Our Own Mercy Street
Did PBS have a tip-off from the Vatican about the Jubilee Year of Mercy when its TV series “Mercy Street” went into production for this year?
Merciful, merciless… they’re all here, in these “inspired-by-history” episodes set in a Civil War hospital in Alexandria, Virginia.
My ears pricked up whenever the characters claimed mercy as their motive: for anesthesia during an amputation or for arms-smuggling to supposedly end the war faster. There’s plenty of opportunity for merciful forgiveness but not much practice of it.
We can all ask ourselves how we take those opportunities: To whom am I merciless? Maybe to myself?
Maybe it’s the grace of this year, or maybe a gift straight from Kathleen in heaven….

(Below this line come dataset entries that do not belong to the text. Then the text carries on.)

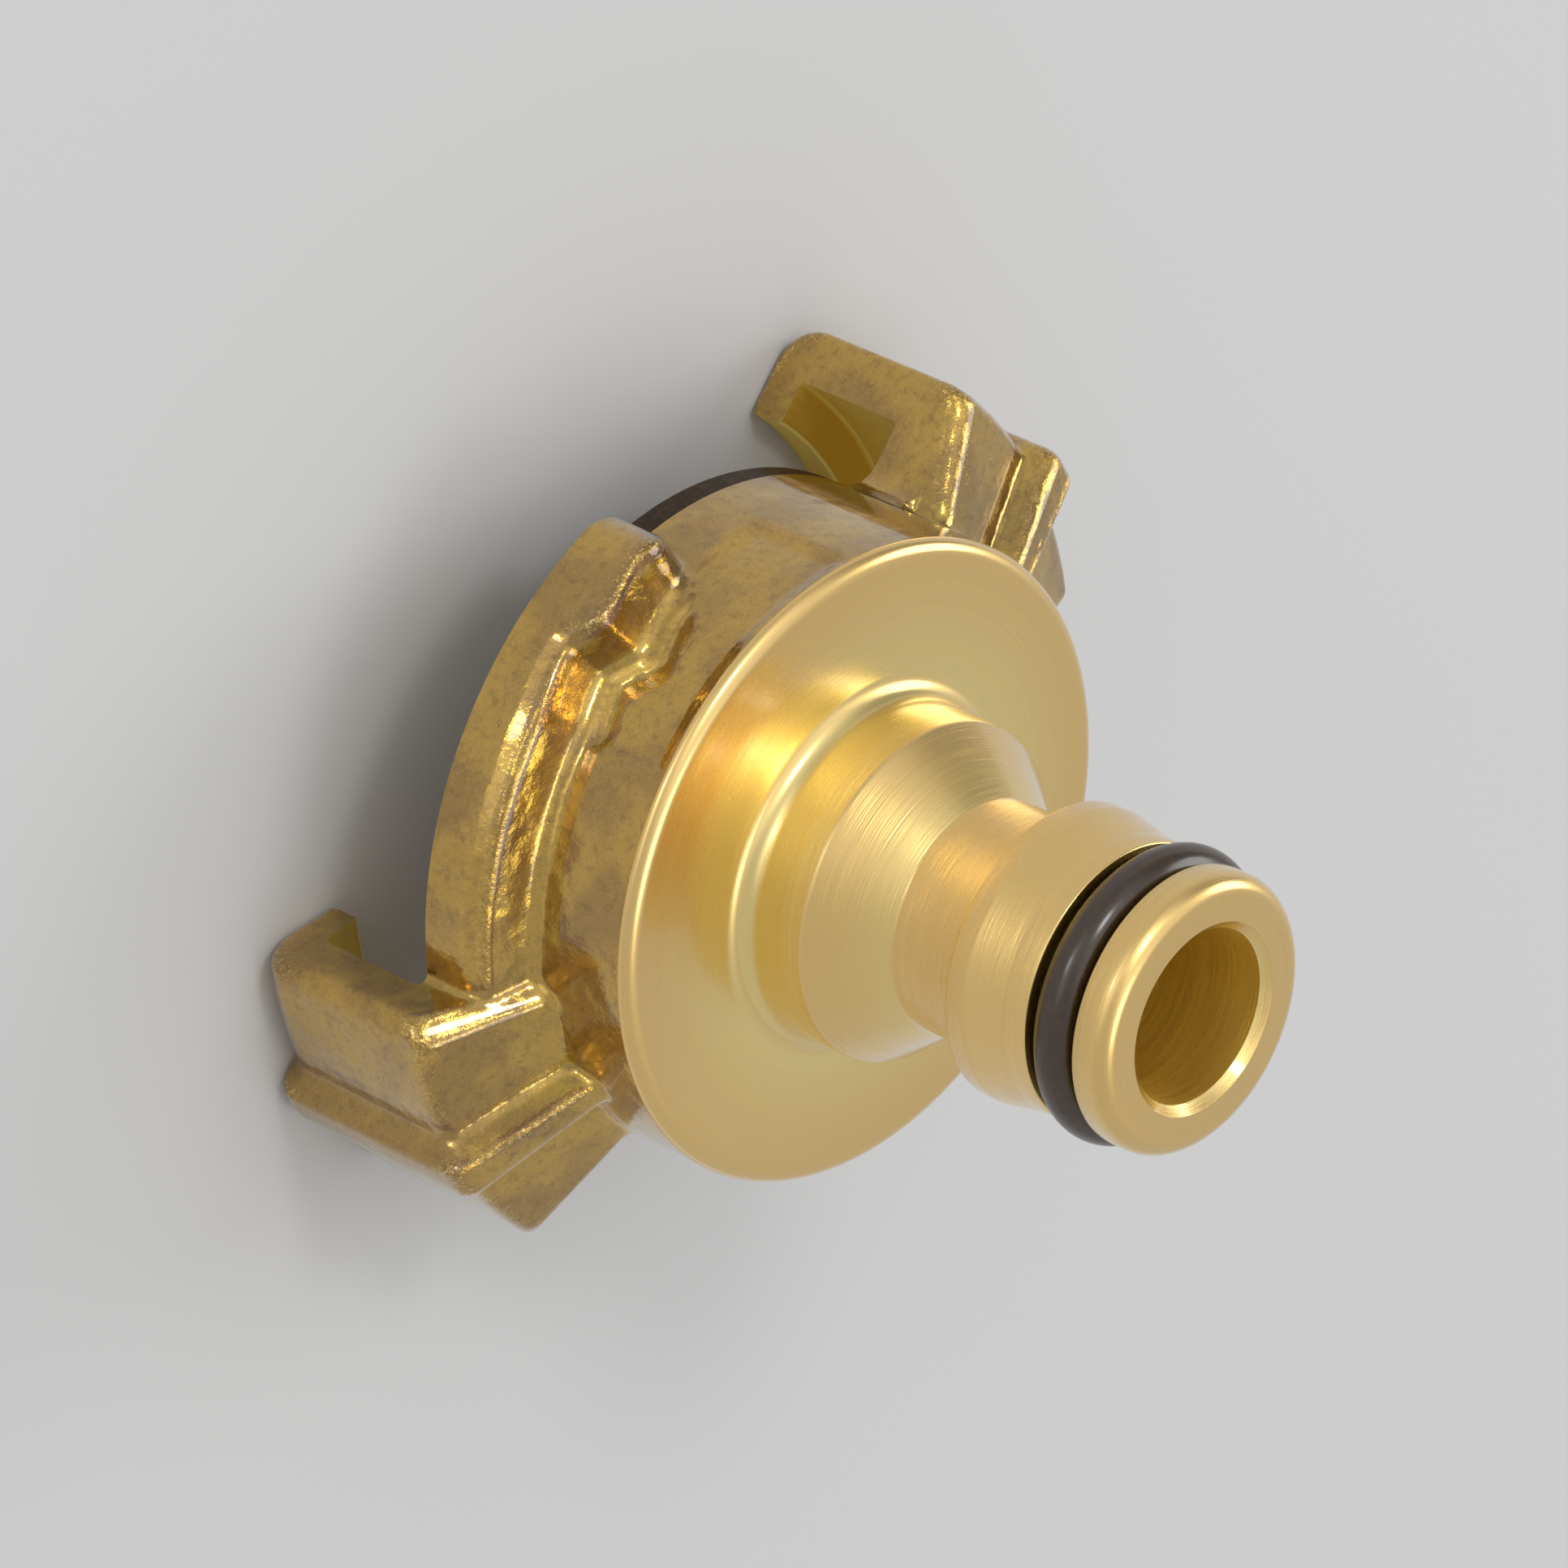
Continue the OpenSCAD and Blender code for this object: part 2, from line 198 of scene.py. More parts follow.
# Finishes: roughness from the smooth to the rough places, and depth of the relief
VARNISH_IOR = 1.7
FORGED_ROUGH = (0.05, 0.16)
TURNED_ROUGH = (0.22, 0.34)
BORED_ROUGH = (0.45, 0.6)
SEAL_ROUGH = (0.45, 0.58)
RING_ROUGH = (0.25, 0.38)
SKIN_DEPTH = 0.08
LATHE_DEPTH = 0.01
RUBBER_DEPTH = 0.006

# Relief of a forging's skin: how dense its parts are for each metre, and their heights
BROAD_DENSITY = 190
WAVE_DENSITY = 480
FLOW_DENSITY = (1500, 1500, 170)  # drawn out along the axis
SPECK_DENSITY = 1.3  # specks along the width of a grain
MOTTLE_H = 0.6
GRAIN_H = 0.06
GRAIN_WORN_H = 0.3  # added where the skin is worn
WAVE_H = 3.6
FLOW_H = 0.35
PIT_H = 0.55
PIT_SPREAD = 0.5  # radius of the largest pits, as a share of their cells, for each pit share
PIT_EDGE = (-0.05, 0.06)  # from the inside to the outside of a pit's soft edge
FLAT_RELIEF = 0.65
WORN_RELIEF = 0.9  # added where the skin is worn
MOTTLE_RANGE = (0.3, 0.7)  # mottle from the smoothest to the roughest places

# Lines of the lathe
LINES_OUT = 0.9  # lines for each spacing outwards
LINES_UP = 1.75  # lines for each spacing along the axis
BAND_SPACING = 9  # lines for each band
BAND_H = 0.5
LINES_RANGE = (0.4, 1.1)  # height from the smoothest to the roughest places
FACE_LINES = 0.3  # how strongly they show on the face
NOSE_LINES = 1.7  # added on the nose
NOSE_LINES_FROM = 1  # above the face
NOSE_LINES_FULL = 4

# Camera: its right, up and back axes, its place along them from a point on the axis of the
# part, and the angle by which all of it is turned around that axis
CAMERA_AXES = ((-0.64337, -0.25039, 0.72340),
               (0.0, -0.94500, -0.32710),
               (0.76555, -0.21046, 0.60796))
CAMERA_PLACE = (-4.440, 4.420, 552.7)
CAMERA_TURN = -49.75
CAMERA_AIM_Z = 21.3
LENS = 234.0
SENSOR_W = 36.0
CLIP = (0.01, 100)  # metres

# Studio, in metres. Its lamps are a metre from the part's foot: name, azimuth, elevation,
# diameter and brightness of the panel
LAMPS = (("key", -106, 50, 0.22, 10.0),
         ("low_front", -62, 6, 0.2, 4.5),
         ("left_back", 166, 32, 0.5, 2.8),
         ("overhead", 60, 80, 0.4, 2.0))
LAMP_AIM = (0, 0, 0.02)
FLOOR_SIZE = 6
FLOOR_ROUGH = 0.9

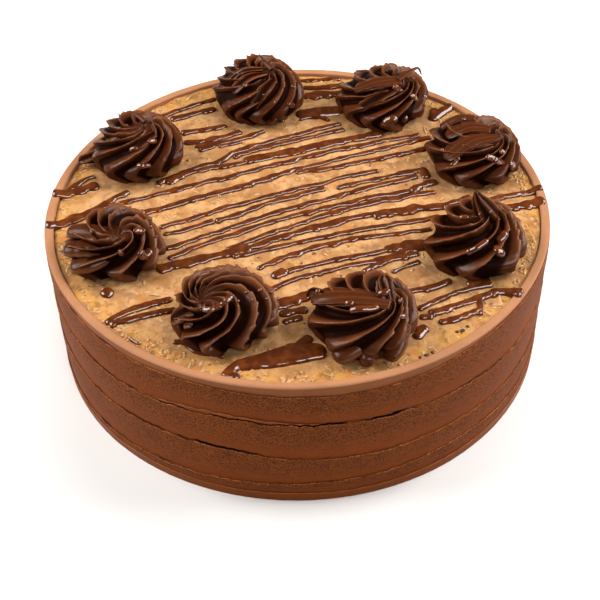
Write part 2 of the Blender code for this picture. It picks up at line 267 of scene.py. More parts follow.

Kathleen and I collaborated in beginning the Company of St. Ursula in the USA. She died on February 19, 2008. Since she had no close relatives in this country, I had cared for her as my sister in her untimely final illness. At the moment of her death, I was in the kitchen grilling a cheese sandwich for my lunch. Returning to her bedside, I realized that she had breathed her last while I was in the next room. No matter how natural that was, no matter how attentive I had been, this absence has haunted me these eight years. Why had I not recognized the imminence of her death? Why was I doing something for myself? Merciless.
Last week (her anniversary) I was revisiting that moment. Suddenly I felt a wave of compassion for that woman who, despite the death-watch, may have harbored a shred of denial. I forgave her – that is, forgave myself.
And was grateful for God’s grace of mercy, wider and deeper and greater than my mercilessness.
And grilled a cheese sandwich for my lunch.